= DIRECTIONS =
Copy out all the entries word for word.
+--
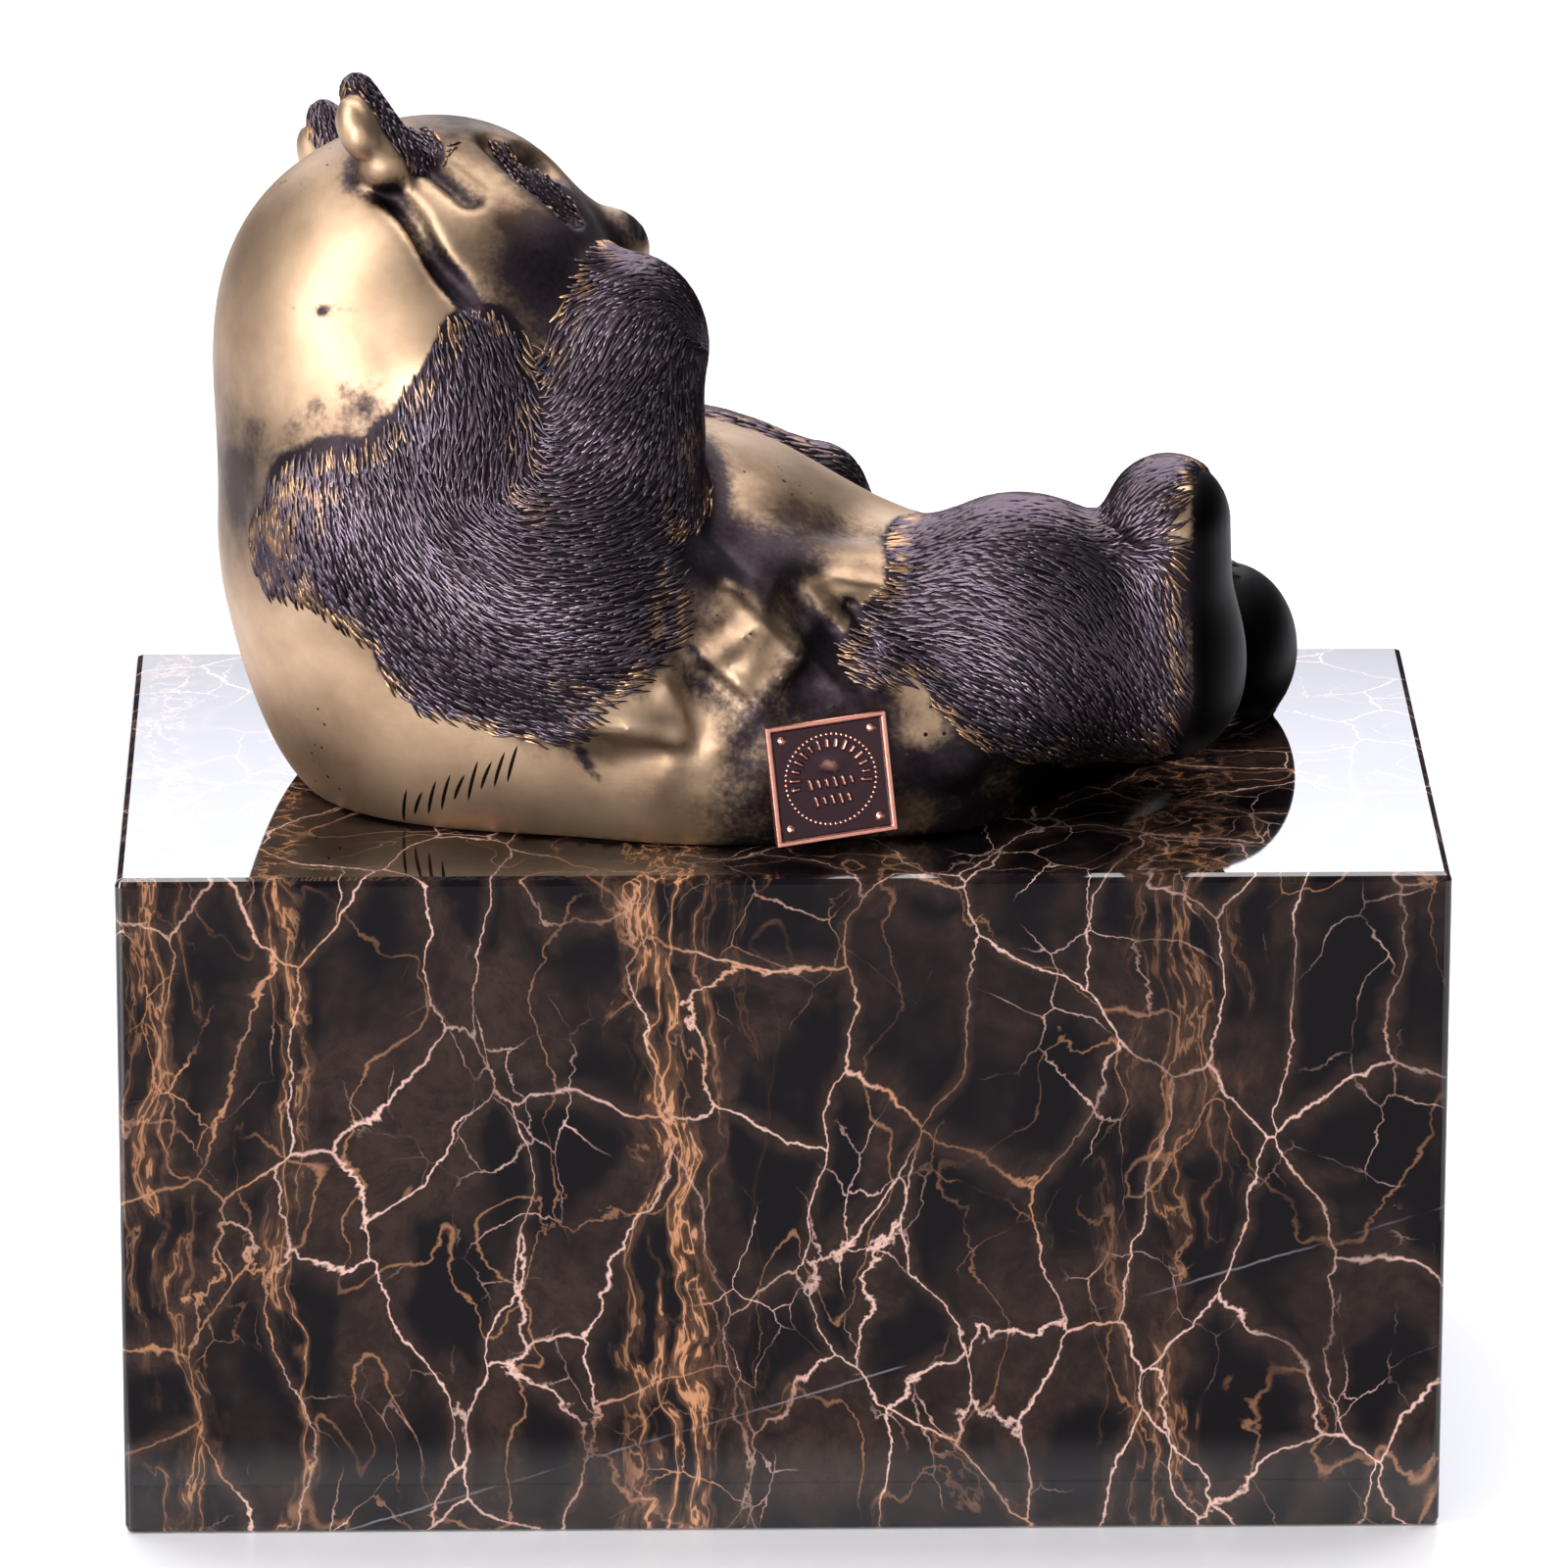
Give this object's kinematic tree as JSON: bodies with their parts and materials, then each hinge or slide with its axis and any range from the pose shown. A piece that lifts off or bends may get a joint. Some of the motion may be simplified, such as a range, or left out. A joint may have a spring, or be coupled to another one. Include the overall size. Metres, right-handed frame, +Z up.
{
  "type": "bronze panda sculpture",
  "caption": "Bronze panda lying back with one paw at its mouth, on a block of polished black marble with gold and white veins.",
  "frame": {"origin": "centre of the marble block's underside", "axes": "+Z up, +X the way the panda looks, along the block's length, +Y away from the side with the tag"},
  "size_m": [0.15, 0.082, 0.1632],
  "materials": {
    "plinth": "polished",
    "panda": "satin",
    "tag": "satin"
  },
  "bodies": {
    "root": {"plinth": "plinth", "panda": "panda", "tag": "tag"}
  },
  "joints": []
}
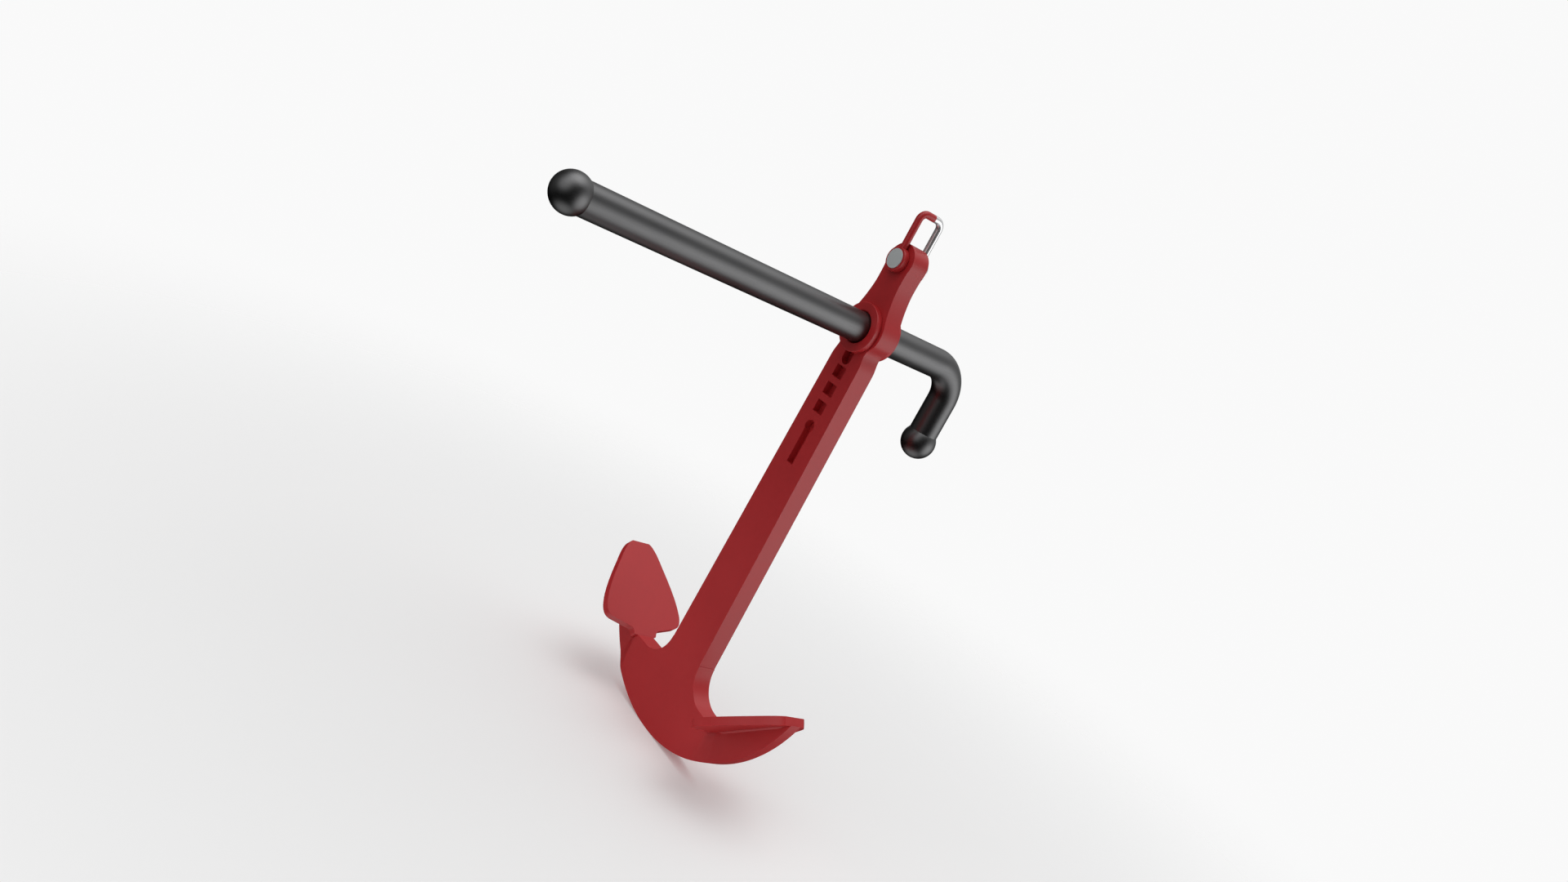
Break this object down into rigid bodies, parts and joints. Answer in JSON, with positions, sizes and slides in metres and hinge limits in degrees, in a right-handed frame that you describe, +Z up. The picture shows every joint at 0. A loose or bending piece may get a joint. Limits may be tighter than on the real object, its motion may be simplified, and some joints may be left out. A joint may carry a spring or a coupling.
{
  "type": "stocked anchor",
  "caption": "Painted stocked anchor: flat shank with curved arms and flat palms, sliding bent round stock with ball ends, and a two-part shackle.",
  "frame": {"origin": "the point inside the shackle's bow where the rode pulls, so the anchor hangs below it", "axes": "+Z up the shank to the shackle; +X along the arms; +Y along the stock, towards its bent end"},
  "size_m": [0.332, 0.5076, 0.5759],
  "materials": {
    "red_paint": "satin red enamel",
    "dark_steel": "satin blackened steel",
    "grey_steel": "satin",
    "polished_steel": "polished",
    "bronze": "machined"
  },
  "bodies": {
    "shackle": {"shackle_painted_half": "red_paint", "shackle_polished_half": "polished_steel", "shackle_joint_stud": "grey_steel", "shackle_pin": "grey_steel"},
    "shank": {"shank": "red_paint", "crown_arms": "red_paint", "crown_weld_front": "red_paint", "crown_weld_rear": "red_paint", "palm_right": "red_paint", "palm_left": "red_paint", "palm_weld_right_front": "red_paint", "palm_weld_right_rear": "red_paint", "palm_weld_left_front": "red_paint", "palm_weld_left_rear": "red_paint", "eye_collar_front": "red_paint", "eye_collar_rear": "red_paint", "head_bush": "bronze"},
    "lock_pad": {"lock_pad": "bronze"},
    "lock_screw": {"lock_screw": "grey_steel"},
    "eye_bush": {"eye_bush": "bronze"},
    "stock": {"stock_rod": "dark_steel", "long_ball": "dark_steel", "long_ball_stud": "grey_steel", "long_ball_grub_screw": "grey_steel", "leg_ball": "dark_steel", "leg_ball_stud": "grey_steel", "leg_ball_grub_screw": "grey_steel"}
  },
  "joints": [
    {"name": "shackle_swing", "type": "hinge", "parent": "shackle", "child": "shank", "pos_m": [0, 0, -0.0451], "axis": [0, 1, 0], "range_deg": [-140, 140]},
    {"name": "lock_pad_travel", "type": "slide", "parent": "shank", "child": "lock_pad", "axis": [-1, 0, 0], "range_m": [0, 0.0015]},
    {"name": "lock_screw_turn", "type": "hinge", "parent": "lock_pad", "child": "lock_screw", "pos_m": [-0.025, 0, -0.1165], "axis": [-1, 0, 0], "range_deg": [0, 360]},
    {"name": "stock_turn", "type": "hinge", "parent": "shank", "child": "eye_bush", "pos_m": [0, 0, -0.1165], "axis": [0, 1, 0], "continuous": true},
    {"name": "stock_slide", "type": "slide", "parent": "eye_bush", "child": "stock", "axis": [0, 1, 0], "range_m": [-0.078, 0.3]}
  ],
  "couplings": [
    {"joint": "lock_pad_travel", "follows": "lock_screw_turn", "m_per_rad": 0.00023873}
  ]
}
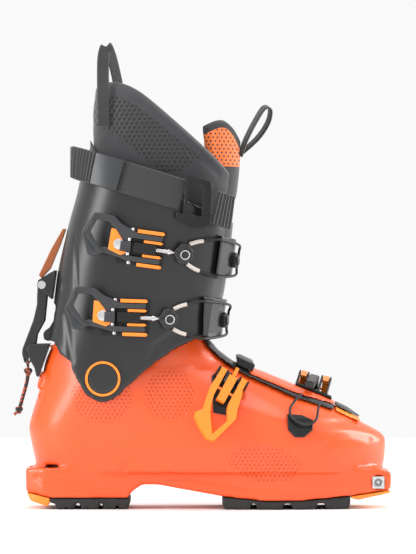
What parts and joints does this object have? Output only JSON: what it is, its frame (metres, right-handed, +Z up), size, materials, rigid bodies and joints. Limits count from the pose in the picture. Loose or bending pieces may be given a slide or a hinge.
+--
= SOLUTION BELOW =
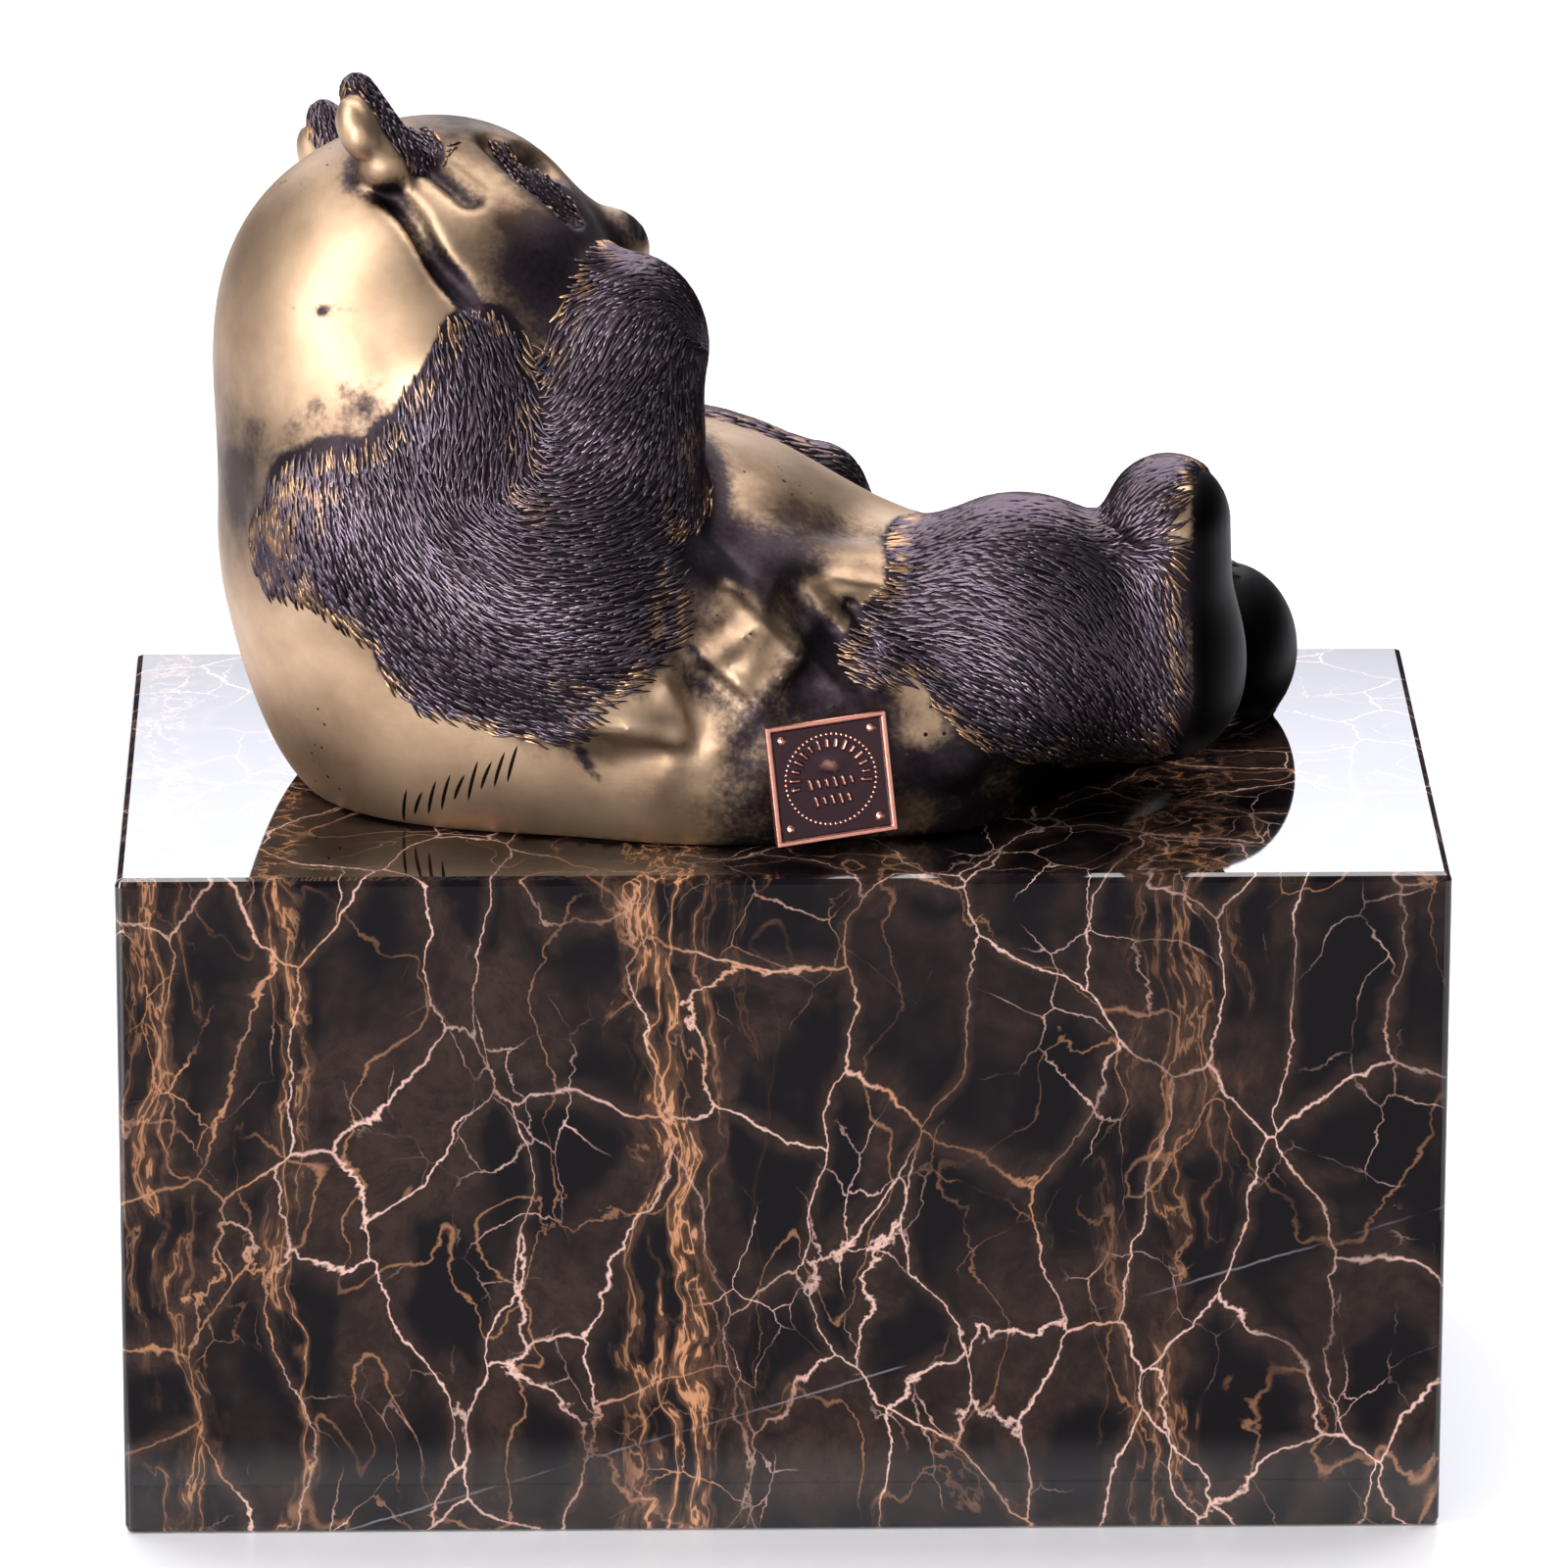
Give this object's kinematic tree as JSON: bodies with their parts and materials, then each hinge or slide with its axis and any range from the pose shown. A piece that lifts off or bends may get a joint. Some of the motion may be simplified, such as a range, or left out. A joint may have a spring, or be coupled to another one. Include the overall size. Metres, right-handed frame, +Z up.
{
  "type": "bronze panda sculpture",
  "caption": "Bronze panda lying back with one paw at its mouth, on a block of polished black marble with gold and white veins.",
  "frame": {"origin": "centre of the marble block's underside", "axes": "+Z up, +X the way the panda looks, along the block's length, +Y away from the side with the tag"},
  "size_m": [0.15, 0.082, 0.1632],
  "materials": {
    "plinth": "polished",
    "panda": "satin",
    "tag": "satin"
  },
  "bodies": {
    "root": {"plinth": "plinth", "panda": "panda", "tag": "tag"}
  },
  "joints": []
}
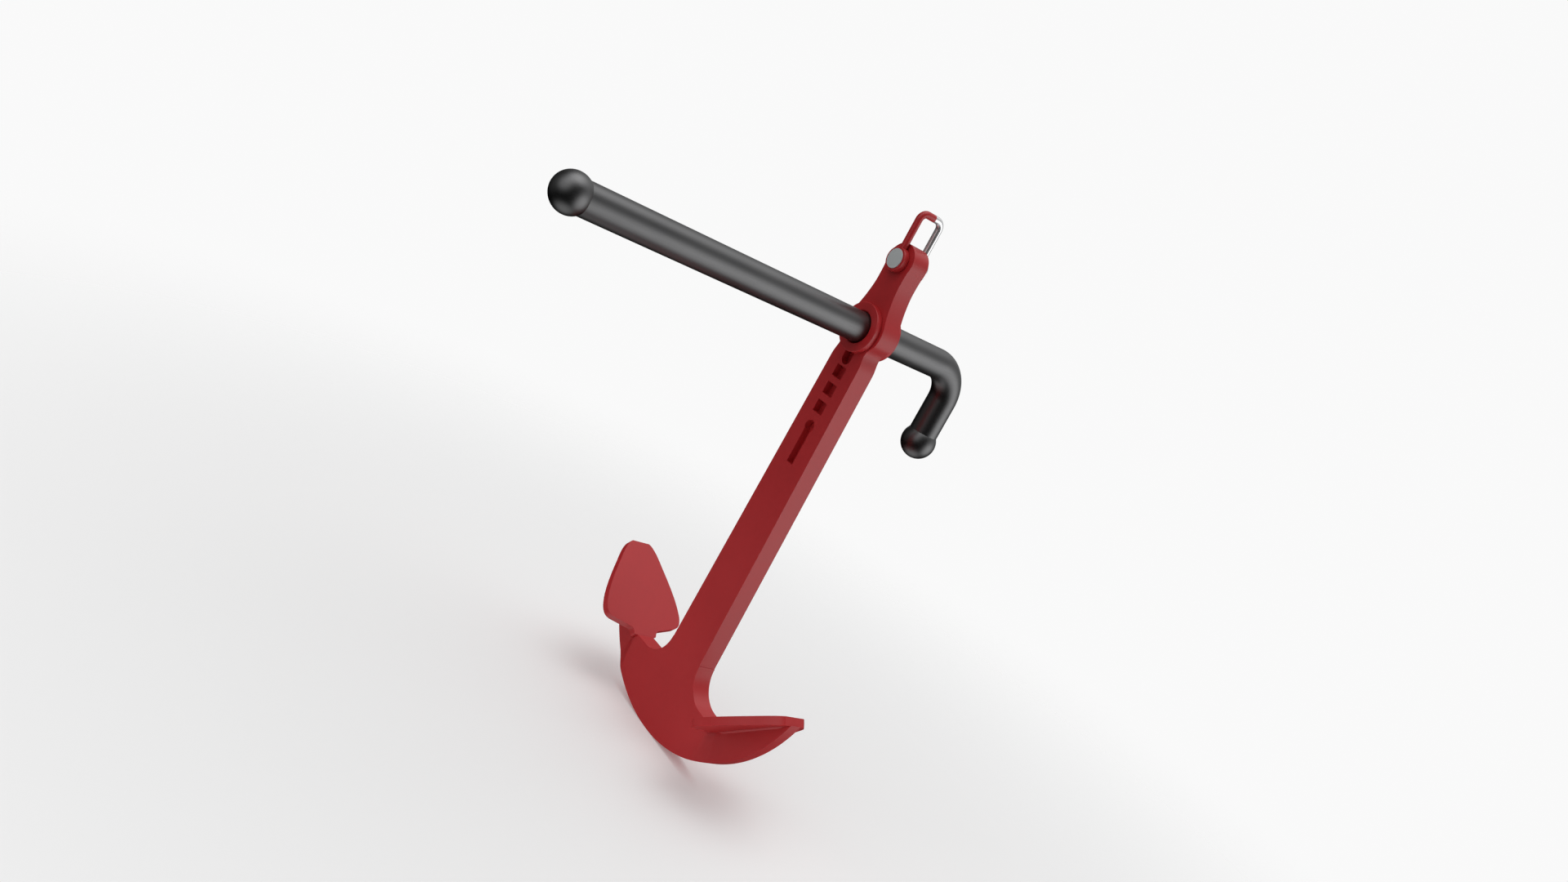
Break this object down into rigid bodies, parts and joints. Answer in JSON, with positions, sizes and slides in metres and hinge limits in degrees, in a right-handed frame that you describe, +Z up. The picture shows every joint at 0. A loose or bending piece may get a joint. Limits may be tighter than on the real object, its motion may be simplified, and some joints may be left out. A joint may carry a spring or a coupling.
{
  "type": "stocked anchor",
  "caption": "Painted stocked anchor: flat shank with curved arms and flat palms, sliding bent round stock with ball ends, and a two-part shackle.",
  "frame": {"origin": "the point inside the shackle's bow where the rode pulls, so the anchor hangs below it", "axes": "+Z up the shank to the shackle; +X along the arms; +Y along the stock, towards its bent end"},
  "size_m": [0.332, 0.5076, 0.5759],
  "materials": {
    "red_paint": "satin red enamel",
    "dark_steel": "satin blackened steel",
    "grey_steel": "satin",
    "polished_steel": "polished",
    "bronze": "machined"
  },
  "bodies": {
    "shackle": {"shackle_painted_half": "red_paint", "shackle_polished_half": "polished_steel", "shackle_joint_stud": "grey_steel", "shackle_pin": "grey_steel"},
    "shank": {"shank": "red_paint", "crown_arms": "red_paint", "crown_weld_front": "red_paint", "crown_weld_rear": "red_paint", "palm_right": "red_paint", "palm_left": "red_paint", "palm_weld_right_front": "red_paint", "palm_weld_right_rear": "red_paint", "palm_weld_left_front": "red_paint", "palm_weld_left_rear": "red_paint", "eye_collar_front": "red_paint", "eye_collar_rear": "red_paint", "head_bush": "bronze"},
    "lock_pad": {"lock_pad": "bronze"},
    "lock_screw": {"lock_screw": "grey_steel"},
    "eye_bush": {"eye_bush": "bronze"},
    "stock": {"stock_rod": "dark_steel", "long_ball": "dark_steel", "long_ball_stud": "grey_steel", "long_ball_grub_screw": "grey_steel", "leg_ball": "dark_steel", "leg_ball_stud": "grey_steel", "leg_ball_grub_screw": "grey_steel"}
  },
  "joints": [
    {"name": "shackle_swing", "type": "hinge", "parent": "shackle", "child": "shank", "pos_m": [0, 0, -0.0451], "axis": [0, 1, 0], "range_deg": [-140, 140]},
    {"name": "lock_pad_travel", "type": "slide", "parent": "shank", "child": "lock_pad", "axis": [-1, 0, 0], "range_m": [0, 0.0015]},
    {"name": "lock_screw_turn", "type": "hinge", "parent": "lock_pad", "child": "lock_screw", "pos_m": [-0.025, 0, -0.1165], "axis": [-1, 0, 0], "range_deg": [0, 360]},
    {"name": "stock_turn", "type": "hinge", "parent": "shank", "child": "eye_bush", "pos_m": [0, 0, -0.1165], "axis": [0, 1, 0], "continuous": true},
    {"name": "stock_slide", "type": "slide", "parent": "eye_bush", "child": "stock", "axis": [0, 1, 0], "range_m": [-0.078, 0.3]}
  ],
  "couplings": [
    {"joint": "lock_pad_travel", "follows": "lock_screw_turn", "m_per_rad": 0.00023873}
  ]
}
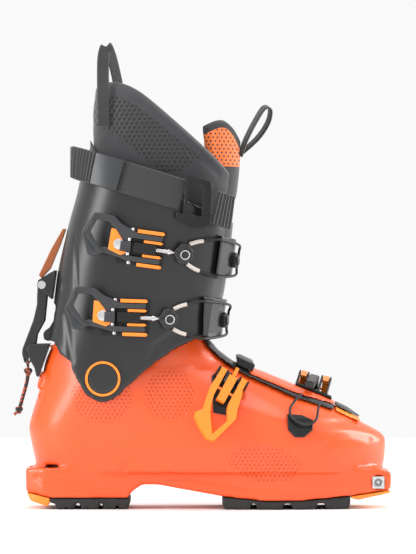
What parts and joints does this object have? Output only JSON: what it is, its frame (metres, right-handed, +Z up), size, materials, rigid bodies and joints. Limits count from the pose in the picture. Loose or bending pieces may be given a slide or a hinge.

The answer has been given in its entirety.